One reason for the study, said the McGill scientists, is the constant questioning by parents about what music is appropriate for infants and children.
"There's this frenzy that the parents want their babies to be so smart," said Ilari.
But there's a lot more to music appreciation than just trying to expose a baby to the most complicated pieces with hopes of creating a musical prodigy.

Teacher Dawn Bell plays for a group of eight month olds at the Creme de la Creme day care center in Atlanta.

Parents are usually the first music educators a child has, and the bonding experience of listening together is at least as important as the type of music they choose. Whether it's Tchaikovsky or "Twinkle Twinkle Little Star," when parents enjoy something and they play it for their children, they make it more pleasant for the children, said Ilari.
She says she and her colleagues learned a lot more from the study than just the amount of time the babies spent listening to the classical selections.
"We had a lot of parents, many unfamiliar with classical music, say that they really liked Ravel," said Ilari. "They asked to keep it after the study, because it was helpful in putting their baby to sleep, or calming the baby at feeding time," she said.

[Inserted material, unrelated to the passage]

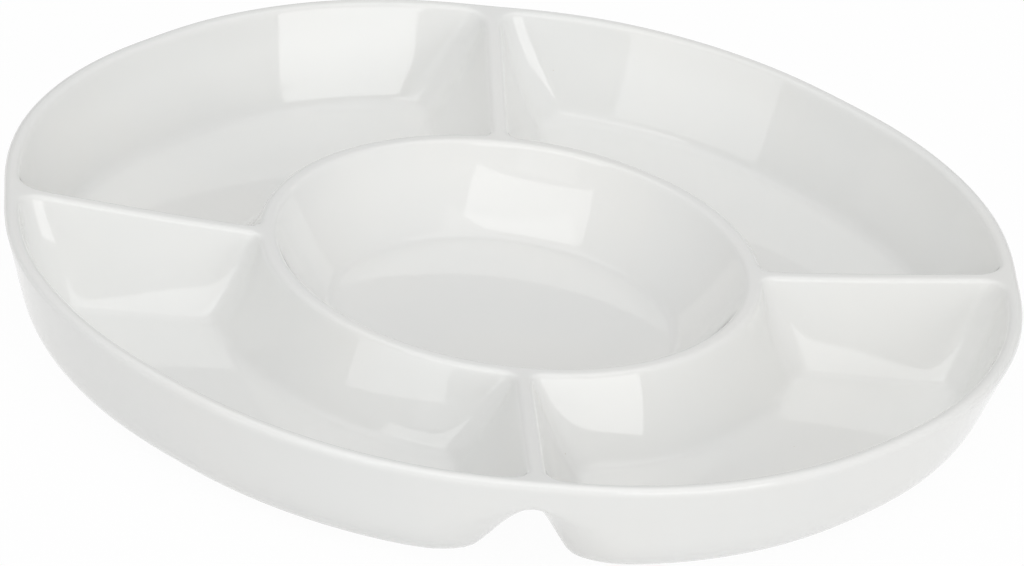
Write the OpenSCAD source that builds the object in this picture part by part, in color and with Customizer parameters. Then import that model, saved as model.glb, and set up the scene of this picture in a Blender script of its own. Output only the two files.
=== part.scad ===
// Divided serving bowl: a round dish in the middle of four outer dishes,
// fired as one piece with thin walls and a softly lobed rim.
// The origin is on the table under the middle, the dividers lie along X and Y.

/* [Overall] */
// Outer radius of the rim where the lobes are widest
rim_r = 130; // [115:1:150]
// Height of the rim above the table
dish_h = 31; // [28:0.5:36]
// Thickness of the walls and floors
wall_t = 4.5; // [3.5:0.1:5]
// Height of the floors above the table
floor_z = 5.5; // [5.2:0.1:7]

/* [Rim] */
// Radius of the rounding on the outer edge of the rim
edge_round = 1.4; // [0.8:0.1:1.8]
// Radius of the rounding on the inner edge of the rim and on the ridges
crest_round = 1.9; // [1.2:0.1:2.2]
// Width of the flat between the two roundings of the rim
rim_flat = 0.8; // [0.4:0.1:2]
// Draft of the outer wall in degrees
wall_draft = 20; // [12:1:24]
// How far the rim is drawn in at each divider
divider_pinch = 1.8; // [0:0.1:3]
// How far the rim is drawn in at the middle of each outer dish
middle_pinch = 1; // [0:0.1:2]
// How far the inside of the outer wall is hollowed between its roundings
wall_hollow = 0.3; // [0:0.1:0.8]

/* [Dividers] */
// Width of the spine in the middle of each divider and of the ring
spine_w = 1.4; // [1.2:0.1:2.4]
// Width of the flat that the outer dishes' walls add along each side of a spine
ridge_land = 0.2; // [0.2:0.1:0.6]
// Height of the solid spine under each divider and under the ring
spine_h = 8; // [6:0.25:9]
// Half the width of a divider where its flanks meet the floors
divider_foot = 17; // [15.5:0.5:19]
// Draft of the flanks in degrees
flank_draft = 30; // [25:1:35]
// How far the flanks are hollowed between their roundings
flank_hollow = 0.8; // [0:0.1:1]
// Radius in plan of the outer corners of an outer dish at the top
top_corner = 7; // [5:0.5:10]
// Radius in plan of its corners beside the ring at the top
ring_corner = 5; // [4:0.5:7]
// Radius in plan of all the corners of an outer dish at the floor
floor_corner = 6; // [5:0.5:9]
// Radius in plan of the same corners on the underside
under_corner = 9; // [7:0.5:12]

/* [Ring] */
// Radius of the inner face of the ring's spine
ring_r = 60.7; // [56:0.1:65]
// Height of the ring above the table
ring_z = 25.3; // [23.5:0.1:27]
// Radius where the outer dishes' floors begin, outside the ring
ring_foot_r = 77; // [75:0.5:80]
// Draft of the ring's outer side in degrees
ring_draft = 28; // [22:1:32]
// How far the ring's outer side is hollowed between its roundings
ring_hollow = 0.7; // [0:0.1:0.9]

/* [Middle dish] */
// Draft of the middle dish's wall in degrees
centre_draft = 38; // [32:1:42]
// How far its wall is hollowed between its roundings
centre_hollow = 1.2; // [0:0.1:1.6]
// Radius between its floor and its wall
centre_fillet = 4; // [3:0.5:8]

/* [Fillets] */
// Radius between an outer dish's floor and its outer wall
wall_fillet = 5; // [4:0.5:9]
// Radius between an outer dish's floor and its flanks
flank_fillet = 4; // [3:0.5:7]
// Radius between an outer dish's floor and the ring
ring_fillet = 5; // [4:0.5:8]

// Radius between an outer dish's flat base and the outside of its outer wall
base_fillet = 14.5; // [11:0.5:15]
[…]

Some parents who introduced music to their kids at very early ages say there are a wide range of benefits. Victor and Adele Ronchetti's ten year old son Victor picked up a violin at age four and hasn't put it down. He's now in a young artists program at the Juilliard School in New York.
"Listening to music is great," said Adele Ronchetti. "I think playing an instrument is terrific. It keeps you away from the television set. You never hear about anybody who plays the violin building a bomb in their basement. I mean, I think it keeps you on the right track socially, it builds your self esteem. I think it's good for so many things," she said.